Children get properly treated – special recipes for them (but not hot curried spam, surely, not even in Beckham). And they get extra thought, too, as they ought: Alan Bennett’s Bread and Butter and Cinnamon Pudding ‘can be served alone as a supper dish for tired children’. And parents get spoiled too: George Mott’s Spinach and Bacon Salad is finished off by adding hot honey. But, for the grown-ups, the final verdict must be harsher. We seem to deserve each other, or at least to deserve to be reminded of hard truths, and Quentin Crisp is on hand to provide the recipe, as we ‘drop in’ on each other. It is the closest that food can come to ashes:

                 Tibetan Workhouse Soup

I have never cooked seriously either for myself or for anyone else.
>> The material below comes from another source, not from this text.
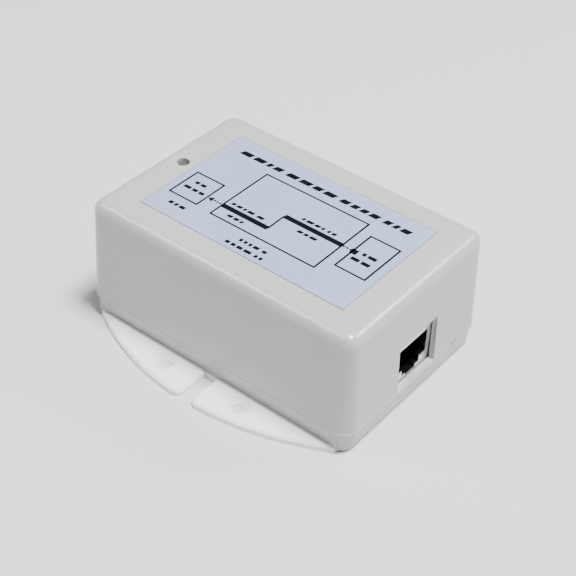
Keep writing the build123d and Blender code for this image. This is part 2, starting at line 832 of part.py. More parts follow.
def make_heat_sink():
    """Finned plate along one side of the board."""
    fin_y = heat_sink_front_y + heat_sink_plate + fin_length / 2
    with BuildPart() as sink:
        with BuildSketch(Plane.XY.offset(board_top)):
            with Locations((heat_sink_x, heat_sink_front_y + heat_sink_plate / 2)):
                Rectangle(heat_sink_length, heat_sink_plate)
            with Locations((heat_sink_x, fin_y)):
                with GridLocations(fin_pitch, 0, fin_count, 1):
                    Rectangle(fin_thickness, fin_length + 2 * fin_overlap)
        extrude(amount=heat_sink_height)
        with BuildSketch(Plane.XZ.offset(-heat_sink_front_y)):
            with Locations((heat_sink_x, transistor_screw_z)):
                Circle(sink_hole_radius)
        extrude(amount=-heat_sink_plate, mode=Mode.SUBTRACT)
        # The screw's nose comes out between two fins
        with BuildSketch(Plane.XY.offset(fin_cut_z)):
            with Locations((heat_sink_x, fin_y + fin_overlap)):
                Rectangle(fin_cut_width, fin_length + 2 * fin_overlap)
        extrude(amount=heat_sink_height, mode=Mode.SUBTRACT)
    write(sink, "heat_sink")


def make_switching_transistor():
    """Tab-mounted transistor, screwed flat against the heat sink."""
    body_height, body_thickness = transistor_body
    tab_height, tab_thickness = transistor_tab
    lead_width, lead_length, lead_thickness = transistor_lead
    face = Plane.XZ.offset(-heat_sink_front_y)
    with BuildPart() as transistor:
        with BuildSketch(face):
            with Locations((heat_sink_x, board_top + transistor_foot + body_height / 2)):
                Rectangle(transistor_width, body_height)
        extrude(amount=body_thickness)
        with BuildSketch(face):
            with Locations((heat_sink_x, board_top + transistor_tab_foot + tab_height / 2)):
                Rectangle(transistor_width, tab_height)
            with Locations((heat_sink_x, transistor_screw_z)):
                Circle(transistor_tab_hole_radius, mode=Mode.SUBTRACT)
        extrude(amount=tab_thickness)
        with BuildSketch(face.offset(transistor_lead_gap)):
            with Locations((heat_sink_x, board_top + lead_length / 2)):
                with GridLocations(transistor_lead_pitch, 0, 3, 1):
                    Rectangle(lead_width, lead_length)
        extrude(amount=lead_thickness)
    write(transistor, "switching_transistor")


def make_transistor_screw():
    tab_thickness = transistor_tab[1]
    head_radius, head_height, head_edge = transistor_head
    face = Plane.XZ.offset(tab_thickness - heat_sink_front_y)
    with BuildPart() as screw:
        with BuildSketch(face):
            with Locations((heat_sink_x, transistor_screw_z)):
                Circle(head_radius)
        extrude(amount=head_height)
        fillet(screw.edges().group_by(Axis.Y)[0], head_edge)
        with BuildSketch(face):
            with Locations((heat_sink_x, transistor_screw_z)):
                Circle(transistor_screw_radius)
        extrude(amount=-tab_thickness - heat_sink_plate - screw_nose)
    write(screw, "transistor_screw")


def make_packages(name, places, size, legs, leg_axis, lift):
    """Moulded packages with a row of legs along two sides."""
    length, width, height = size
    side = width if leg_axis == "x" else length
    pitch = leg_run_share * side / (legs - 1)
    foot = (leg_length, pitch * leg_share)
    grid = (length + leg_reach, pitch, 2, legs)
    if leg_axis == "y":
        foot = (pitch * leg_share, leg_length)
        grid = (pitch, width + leg_reach, legs, 2)
    with BuildPart() as packages:
        with BuildSketch(Plane.XY.offset(board_top + lift)):
            with Locations(*places):
                Rectangle(length, width)
        extrude(amount=height)
        chamfer(packages.edges().group_by(Axis.Z)[-1], package_bevel)
        with BuildSketch(Plane.XY.offset(board_top)):
            with Locations(*places):
                with GridLocations(*grid):
                    Rectangle(*foot)
        extrude(amount=lift + leg_height)
    write(packages, name)


def make_chips(name, places, size):
    """Small leadless parts soldered straight to the board."""
    length, width, height = size
    with BuildPart() as chips:
        with BuildSketch(Plane.XY.offset(board_top)):
            with Locations(*places):
                Rectangle(length, width)
        extrude(amount=height)
    write(chips, name)


def make_disc_capacitor():
    disc_x, disc_y = disc_place
    mid_z = board_top + disc_radius + disc_lift
    with BuildPart() as disc:
        with BuildSketch(Plane.XZ.offset(-disc_y - disc_thickness / 2)):
            with Locations((disc_x, mid_z)):
                Circle(disc_radius)
        extrude(amount=disc_thickness)
        fillet(disc.edges(), disc_thickness * disc_edge_share)
        with BuildSketch(Plane.XY.offset(board_top)):
            with Locations((disc_x, disc_y)):
                with GridLocations(2 * disc_lead_reach, 0, 2, 1):
                    Circle(disc_lead_radius)
        extrude(amount=disc_lead_height)
    write(disc, "isolation_capacitor")


def make_diode(name, place, body_radius, body_length, span, lift):
    """Axial diode lying along Y, its wires bent down to the board."""
    axis_z = board_top + body_radius + lift
    with BuildPart() as diode:
        with BuildSketch(Plane.XZ.offset(-place[1] - body_length / 2)):
            with Locations((place[0], axis_z)):
                Circle(body_radius)
        extrude(amount=body_length)
        fillet(diode.edges(), diode_edge_radius)
        lane = Plane(origin=(place[0], 0, 0), x_dir=(0, 1, 0), z_dir=(1, 0, 0))
        with BuildLine(lane) as path:
            FilletPolyline(
                (place[1] - span / 2, board_top),
                (place[1] - span / 2, axis_z),
                (place[1] + span / 2, axis_z),
                (place[1] + span / 2, board_top),
                radius=diode_bend_radius,
            )
        with BuildSketch(Plane(origin=path.line @ 0, z_dir=path.line % 0)):
            Circle(diode_wire_radius)
        sweep()
    write(diode, name)


def make_fuse():
    with BuildPart() as fuse:
        with BuildSketch(Plane.XY.offset(board_top + fuse_lift)):
            with Locations(fuse_place):
                Circle(fuse_radius)
        extrude(amount=fuse_height)
        fillet(fuse.edges().group_by(Axis.Z)[-1], fuse_edge_radius)
        with BuildSketch(Plane.XY.offset(board_top)):
            with Locations(fuse_place):
                with GridLocations(0, 2 * fuse_lead_reach, 1, 2):
                    Circle(fuse_lead_radius)
        extrude(amount=fuse_lift + fuse_edge_radius)
    write(fuse, "input_fuse")


# ---- Assembly -----------------------------------------------------------------------------
make_base_plate()
make_top_cover()
make_label()
make_cover_screws()
make_board_screws()
make_circuit_board()
for end, side in ((1, "input"), (-1, "output")):
    make_socket_housing(end, f"{side}_socket_housing")
    make_socket_shield(end, f"{side}_socket_shield")
    make_socket_pins(end, f"{side}_socket_pins")
    make_socket_contacts(end, f"{side}_socket_contacts")
    make_packages(f"{side}_magnetics", [(end * magnetics_x, magnetics_y)], magnetics_size,
                  legs=8, leg_axis="x", lift=0.3)
make_status_led()
make_transformer_core()
make_transformer_bobbin()
make_transformer_winding()
make_capacitors("input_capacitor", input_capacitor_places, input_capacitor_size)
make_capacitors("output_capacitors", output_capacitor_places, output_capacitor_size)
make_choke()
make_output_inductor()
make_heat_sink()
make_switching_transistor()
make_transistor_screw()
make_packages("bridge_rectifiers", bridge_places, bridge_size, legs=2, leg_axis="x", lift=0.4)
make_packages("controller_chip", [(1.6, -9.4)], controller_size, legs=4, leg_axis="y", lift=0.1)
make_packages("optocoupler", [(-8.0, -8.2)], optocoupler_size, legs=2, leg_axis="x", lift=0.4)
make_disc_capacitor()
make_diode("rectifier_diode", (-15.4, 3.4), body_radius=2.4, body_length=8.6, span=14.0, lift=0.8)
make_diode("surge_suppressor", (17.6, -4.4), body_radius=1.6, body_length=6.0, span=9.6, lift=0.5)
make_fuse()
make_chips("chip_capacitors", chip_capacitor_places, chip_capacitor_size)
make_chips("chip_resistors", chip_resistor_places, chip_resistor_size)
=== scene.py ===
import json
import random
from math import cos, pi, radians, sin

import bmesh
import bpy
from mathutils import Matrix, Vector


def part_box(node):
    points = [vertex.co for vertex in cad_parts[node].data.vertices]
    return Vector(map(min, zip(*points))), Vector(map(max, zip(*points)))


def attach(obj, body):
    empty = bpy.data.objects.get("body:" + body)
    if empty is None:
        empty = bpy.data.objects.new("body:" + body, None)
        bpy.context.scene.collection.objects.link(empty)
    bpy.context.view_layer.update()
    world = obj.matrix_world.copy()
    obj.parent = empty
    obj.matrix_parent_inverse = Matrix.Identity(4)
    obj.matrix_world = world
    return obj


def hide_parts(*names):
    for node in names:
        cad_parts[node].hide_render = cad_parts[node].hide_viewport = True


# Power over Ethernet injector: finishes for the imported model, the label's print, and the small
# surface pieces that the solid model leaves out. Metres, in the model's own frame.

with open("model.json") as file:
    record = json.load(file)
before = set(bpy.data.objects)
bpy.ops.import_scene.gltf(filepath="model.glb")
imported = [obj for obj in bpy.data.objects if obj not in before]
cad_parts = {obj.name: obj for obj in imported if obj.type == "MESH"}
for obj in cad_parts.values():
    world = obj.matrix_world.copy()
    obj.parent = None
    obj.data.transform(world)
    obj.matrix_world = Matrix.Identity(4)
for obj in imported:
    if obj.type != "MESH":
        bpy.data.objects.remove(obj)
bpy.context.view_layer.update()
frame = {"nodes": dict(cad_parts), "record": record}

MM = 0.001

# ---- Label: thicknesses, corners and lines ----------------------------------------------------
FILM_THICKNESS = 0.135 * MM     # the print fills the rest of the label's thickness
FILM_CORNER = 0.5 * MM
INK_OVERLAP = 0.01 * MM         # how far the print reaches down into the film
LINE = 0.5 * MM
HEAVY_LINE = 1.55 * MM
BORDER = 0.16 * MM

# ---- Label: the diagram, in millimetres from the middle of the model --------------------------
BOXES = ((-26.9, -10.75, -18.45, -0.76), (-13.76, -11.2, 16.75, 9.66), (19.8, -7.45, 28.0, 6.3))
HEAVY_BARS = ((-13.76, 0.0, -6.9), (0.0, 16.7, -0.71))      # from x, to x, middle y
RISER = (-7.0, -0.71)           # from y, to y, on the Y axis
DASHES = 3
FIRST_DASH = 16.9
DASH_PITCH = 1.0
DASH_LENGTH = 0.66
DASH_SIDES = (-0.98, -0.44)
END_BLOCK = (19.3, -1.7, 21.1, 0.1)
DOTS = 3
FIRST_DOT = -14.7
DOT_PITCH = 0.85
DOT_LENGTH = 0.5
DOT_SIDES = (-7.15, -6.5)
ARROW = ((-18.2, -6.82), (-16.7, -7.75), (-16.7, -5.9))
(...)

In the days when I was too poor to eat in restaurants and was besieged by acquaintances even nearer to starvation than I, the most I ever did was to take a saucepan which had been used for a variety of purposes without ever being washed, fill it with water and bring it to the boil. The result was known as Workhouse Soup. As, naturally, very little of this brew was consumed, on subsequent occasions I added to it anything that came to hand. The more ‘acquired’ (nasty) the flavour became, the more distant the places in which I said the recipe had originated. When a consistency of cake and a state of uneatability was reached, I described the dish as Tibetan.

   Working on this principle you do not need a great many recipes – just a large number of friends.